Kooperation wäre trotzdem denkbar: Die Filmindustrie ist etwa bei der Stoffentwicklung besser organisiert, während die Games-Branche auf Kapazitäten im Bereich digitaler Animation verweisen kann. Doch es gibt kaum Leute mit genügend Erfahrung in beiden Bereichen, von denen der Wissenstransfer ausgehen könnte. Ist die Verschmelzung von Film und Computerspielen dann eine Schimäre, eine Wunschvorstellung der Filmindustrie, die ihre Felle davonschwimmen sieht? Fast scheint es so. Denn im Grunde geht es der Filmbranche um die jüngsten Konsumenten, deren Rezeptionsgewohnheiten durch Computerspiele anders konditioniert werden, als Hollywood sich dies wünschen könnte. Passives Zuschauen erscheint ihnen angesichts der vielfältigen Aufgaben, die ein Computerspiel bietet, als zu langweilig.
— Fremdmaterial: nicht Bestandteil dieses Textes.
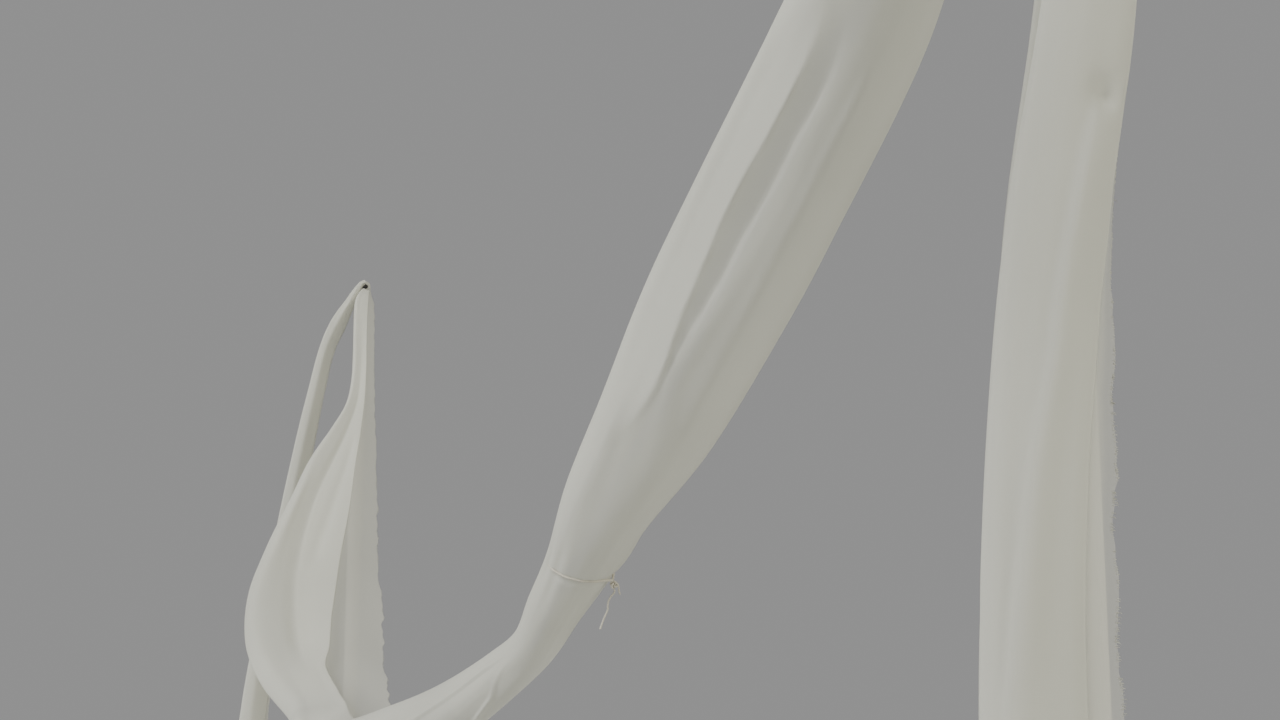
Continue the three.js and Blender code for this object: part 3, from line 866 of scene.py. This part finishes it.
# Each fitting's builder, material slot, look, and the angle from which an edge is sharp
FITTINGS = {
    "base_plate": (base_plate, "steel", "painted_steel", 30),
    "socket": (socket, "steel", "painted_steel", None),
    "clamp_screw": (clamp_screw, "hardware", "brushed_metal", 40),
    "lower_pole": (lambda: pole(*LOWER_POLE), "wood", "painted_wood", 40),
    "ferrule": (ferrule, "hardware", "brushed_metal", 40),
    "upper_pole": (lambda: pole(*UPPER_POLE), "wood", "painted_wood", 40),
    "cap": (cap, "hardware", "brushed_metal", 40),
    "hanger": (hanger, "dark_steel", "dark_iron", 40),
}
CORNERS = {"front_right": (HALF, -HALF), "back_right": (HALF, HALF),
           "back_left": (-HALF, HALF), "front_left": (-HALF, -HALF)}


def poles(materials):
    """All fittings on the four corners, turned so that the clamp screws point outward."""
    for corner, (x, y) in CORNERS.items():
        turn = math.copysign(1, x)
        for fitting, (build, slot, look, crease) in FITTINGS.items():
            points, faces = build()
            placed = np.array(points) * (turn, turn, 1) + (x, y, 0)
            node = f"{corner}_{fitting}"
            finished(f"{node}_finish", node, placed, faces, materials[look], crease)


# Materials
def new_material(name):
    material = bpy.data.materials.new(name)
    material.use_nodes = True
    tree = material.node_tree
    return material, tree, tree.nodes["Principled BSDF"]


def link(output, socket):
    socket.id_data.links.new(output, socket)


def set_inputs(node, **values):
    """Sets a node's plain inputs; a _ in a name stands for a space."""
    for name, value in values.items():
        node.inputs[name.replace("_", " ")].default_value = value


def add_node(tree, kind, **values):
    node = tree.nodes.new(kind)
    set_inputs(node, **values)
    return node


def stretched(tree, scale=(1, 1, 1), source="Object"):
    """Coordinates scaled by `scale`, for grain and streaks."""
    place = add_node(tree, "ShaderNodeTexCoord")
    mapping = add_node(tree, "ShaderNodeMapping", Scale=scale)
    link(place.outputs[source], mapping.inputs["Vector"])
    return mapping.outputs["Vector"]


def noise(tree, vector, scale, detail=3.0, distortion=0.0, roughness=0.5):
    node = add_node(tree, "ShaderNodeTexNoise", Scale=scale, Detail=detail, Roughness=roughness,
                    Distortion=distortion)
    link(vector, node.inputs["Vector"])
    return node.outputs["Fac"]


def ramp(tree, value, *stops):
    """A colour ramp; each stop is (position, colour or grey)."""
    node = add_node(tree, "ShaderNodeValToRGB")
    elements = node.color_ramp.elements
    while len(elements) < len(stops):
        elements.new(0.5)
    for element, (position, color) in zip(elements, stops):
        element.position = position
        element.color = (*color, 1) if isinstance(color, tuple) else (color, color, color, 1)
    link(value, node.inputs["Fac"])
    return node.outputs["Color"]


def ramp_to(tree, shader, socket, value, *stops):
    """A colour ramp linked to a socket of the shader."""
    link(ramp(tree, value, *stops), shader.inputs[socket])


def mixed(tree, factor, first, second):
    """One colour over another where `factor` is high. `second` is a socket or a plain colour."""
    mix = add_node(tree, "ShaderNodeMix")
    mix.data_type = "RGBA"
    link(factor, mix.inputs[FACTOR])
    link(first, mix.inputs[FIRST_COLOR])
    if isinstance(second, tuple):
        mix.inputs[SECOND_COLOR].default_value = (*second, 1)
    else:
        link(second, mix.inputs[SECOND_COLOR])
    return mix.outputs[MIXED_COLOR]


def mix_shaders(tree, first, second):
    mix = add_node(tree, "ShaderNodeMixShader")
    link(first.outputs[0], mix.inputs[1])
    link(second.outputs[0], mix.inputs[2])
    return mix


def bumped(tree, shader, *layers):
    """Bump layers, each (height, strength, distance), one over the other, into the shader's normal."""
    normal = None
    for height, strength, distance in layers:
        node = add_node(tree, "ShaderNodeBump", Strength=strength, Distance=distance)
        link(height, node.inputs["Height"])
        if normal:
            link(normal, node.inputs["Normal"])
        normal = node.outputs["Normal"]
    link(normal, shader.inputs["Normal"])


def voile(sheer_edge=OPEN_WEAVE):
    """Thin off-white voile: a plain weave with some thicker threads, and soft crumples. It is a little open
    all over, and its right edge is open by `sheer_edge`."""
    material, tree, shader = new_material("voile")
    set_inputs(shader, Roughness=0.92, Sheen_Weight=0.2, Sheen_Roughness=0.6, Specular_IOR_Level=0.2)
    place = stretched(tree)
    color = ramp(tree, noise(tree, place, 3.0), (0.3, (0.775, 0.775, 0.705)), (0.7, (0.835, 0.835, 0.765)))
    link(color, shader.inputs["Base Color"])
    crumple = noise(tree, place, 42.0, 6.0)
    warp = noise(tree, stretched(tree, (1400, 60, 1), source="UV"), 1.0, 1.0)
    weft = noise(tree, stretched(tree, (60, 1400, 1), source="UV"), 1.0, 1.0)
    bumped(tree, shader, (crumple, 0.12, 0.004), (warp, 0.25, 0.0004), (weft, 0.25, 0.0004))
    glow = add_node(tree, "ShaderNodeBsdfTranslucent")
    link(color, glow.inputs["Color"])
    cloth = mix_shaders(tree, shader, glow)
    set_inputs(cloth, Fac=GLOW_SHARE)
    weave = mix_shaders(tree, cloth, add_node(tree, "ShaderNodeBsdfTransparent"))
    place = add_node(tree, "ShaderNodeTexCoord")
    split = add_node(tree, "ShaderNodeSeparateXYZ")
    link(place.outputs["UV"], split.inputs["Vector"])
    openness = ramp(tree, split.outputs["X"], (SHEER_BEGINS, OPEN_WEAVE), (SHEER_FULL, sheer_edge))
    link(openness, weave.inputs["Fac"])
    link(weave.outputs["Shader"], tree.nodes["Material Output"].inputs["Surface"])
    return material


def painted_steel():
    """Off-white powder coat with a fine orange peel and a few rubbed grey scuffs."""
    material, tree, shader = new_material("painted_steel")
    place = stretched(tree)
    scuff = ramp(tree, noise(tree, place, 60, 8, roughness=0.65), (0.66, 0), (0.70, 1))
    paint = ramp(tree, noise(tree, place, 7, 4), (0.3, (0.70, 0.69, 0.65)), (0.7, (0.79, 0.78, 0.75)))
    link(mixed(tree, scuff, paint, (0.36, 0.35, 0.33)), shader.inputs["Base Color"])
    ramp_to(tree, shader, "Roughness", noise(tree, place, 25, 3), (0.2, 0.38), (0.8, 0.55))
    bumped(tree, shader, (noise(tree, place, 900, 2), 0.15, 0.0004), (scuff, 0.15, 0.0002))
    return material


def brushed_metal():
    """Bright metal with fine turned streaks and uneven gloss."""
    material, tree, shader = new_material("brushed_metal")
    streaks = noise(tree, stretched(tree, (30, 30, 900)), 1.0, 4)
    set_inputs(shader, Metallic=1.0)
    ramp_to(tree, shader, "Base Color", streaks, (0.3, (0.48, 0.46, 0.42)), (0.7, (0.64, 0.62, 0.57)))
    ramp_to(tree, shader, "Roughness", noise(tree, stretched(tree), 90, 5), (0.3, 0.26), (0.75, 0.46))
    bumped(tree, shader, (streaks, 0.12, 0.0003))
    return material


def dark_iron():
    """Dark iron with a faint grain, dull in places."""
    material, tree, shader = new_material("dark_iron")
    place = stretched(tree)
    set_inputs(shader, Metallic=0.8)
    ramp_to(tree, shader, "Base Color", noise(tree, place, 130, 6),
            (0.35, (0.022, 0.022, 0.024)), (0.7, (0.060, 0.056, 0.052)))
    ramp_to(tree, shader, "Roughness", noise(tree, place, 70, 4), (0.3, 0.42), (0.7, 0.62))
    bumped(tree, shader, (noise(tree, place, 500, 4), 0.2, 0.0004))
    return material


def painted_wood():
    """Off-white paint on planed wood, with faint grain and places rubbed thin."""
    material, tree, shader = new_material("painted_wood")
    grain = noise(tree, stretched(tree, (60, 60, 1.6)), 1.6, 6, distortion=0.8)
    pores = noise(tree, stretched(tree, (520, 520, 12)), 1.0, 3)
    wear = noise(tree, stretched(tree, (14, 14, 3)), 2.0, 8, roughness=0.7)
    rubbed = ramp(tree, wear, (0.64, 0), (0.72, 1))
    paint = ramp(tree, grain, (0.3, (0.70, 0.68, 0.62)), (0.7, (0.79, 0.77, 0.72)))
    bare = ramp(tree, grain, (0.3, (0.42, 0.31, 0.19)), (0.7, (0.60, 0.48, 0.33)))
    thin = add_node(tree, "ShaderNodeMath")
    thin.operation = "MULTIPLY"
    link(rubbed, thin.inputs[0])
    thin.inputs[1].default_value = 0.45
    link(mixed(tree, thin.outputs["Value"], paint, bare), shader.inputs["Base Color"])
    ramp_to(tree, shader, "Roughness", grain, (0.3, 0.56), (0.7, 0.44))
    bumped(tree, shader, (grain, 0.12, 0.001), (pores, 0.25, 0.0004))
    return material


def jute():
    """Pale beige cord with fine lengthways fibres."""
    material, tree, shader = new_material("jute")
    place = stretched(tree)
    set_inputs(shader, Roughness=0.9)
    ramp_to(tree, shader, "Base Color", noise(tree, place, 700, 4),
            (0.3, (0.54, 0.51, 0.43)), (0.7, (0.70, 0.67, 0.58)))
    bumped(tree, shader, (noise(tree, place, 2600, 3), 0.4, 0.0004))
    return material


# Studio
def lamp(name, where, power, color):
    """A square lamp aimed at the middle of the canopy."""
    data = bpy.data.lights.new(name, "AREA")
    data.size = LAMP_SIZE
    data.energy = power
    data.color = color
    light = bpy.data.objects.new(name, data)
    light.location = where
    aim = np.array(LAMPS_AIM) - np.array(where)
    light.rotation_euler = (math.atan2(math.hypot(aim[0], aim[1]), -aim[2]), 0,
                            math.atan2(aim[1], aim[0]) - math.pi / 2)
    light.visible_camera = False
    bpy.context.collection.objects.link(light)


def studio():
    world = bpy.data.worlds.new("studio")
    bpy.context.scene.world = world
    world.use_nodes = True
    set_inputs(world.node_tree.nodes["Background"], Color=WORLD_COLOR, Strength=1.0)
    lamp("key", *KEY)
    lamp("fill", *FILL)


def floor():
    bpy.ops.mesh.primitive_plane_add(size=FLOOR_SIZE)
    plane = bpy.context.object
    plane.name = "floor"
    plane.location.z = FLOOR_Z
    material, _, shader = new_material("pale_floor")
    set_inputs(shader, Base_Color=FLOOR_COLOR, Roughness=0.9)
    plane.data.materials.append(material)


# Making: the camera and the cords first
make_camera()
swag = side_swag()
swag_points = swag.points()
knot = swag.around(tie_share(KNOT_ANGLE) + KNOT_ALONG, KNOT_ANGLE, KNOT_OUT)
cord_material = jute()
tie_ends(knot, cord_material)
floor()
studio()
cloth_material = voile()
both_sides("side_swag", swag, swag_points, cloth_material)
drop = front_drop()
drop_material = voile(OPEN_WEAVE_AT_EDGE)
both_sides("front_drop", drop, drop.points(fray=0.0016), drop_material, hem=True)
tail = back_tail()
both_sides("back_tail", tail, tail.points(), cloth_material, hem=True)
valance_cloth(cloth_material)
tie_bands(swag, knot, cord_material)
poles({look.__name__: look() for look in (painted_steel, brushed_metal, painted_wood, dark_iron)})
Zudem ist der Film für die Zehn- bis Zwanzigjährigen nicht mehr das Referenzmedium, über das auf dem Schulhof gesprochen wird. Diese Rolle haben Computerspiele übernommen, mit entsprechenden Auswirkungen für den Kinobesuch.
In den Deutschland verbindet beide Branchen - wenig überraschend - der eher mäßige Erfolg der Binnenproduktionen. Gerade einmal acht Prozent macht der Anteil deutscher Spiele am Branchenjahresumsatz aus. Beim Film sieht es aufgrund der traditionellen Dominanz Hollywoods nicht viel anders aus. Malte Behrmann, Rechtsanwalt und Geschäftsführer des Bundesverbands GAME, hat inzwischen eine Initiative gestartet, die eine Förderung von Spielen innerhalb der bestehenden Filmfördersysteme installieren möchte. Das Vorbild ist Frankreich, wo acht Millionen Euro an Fördergeldern zur Verfügung stehen. Zumindest die Kosten eines Spieleprototyps, die bei 200.000 Euro liegen, sollten auf diese Weise übernommen werden, da von denen Wohl und Wehe der meist kleinen Spielefirmen abhängt. In Zeiten, da sich Filmförderungen ohnehin nicht mehr als kulturelle Unterstützung verstehen, sondern als wirtschaftliche Alimentierung dem regionalen Standort verpflichtet sind, könnte man darüber vermutlich nachdenken.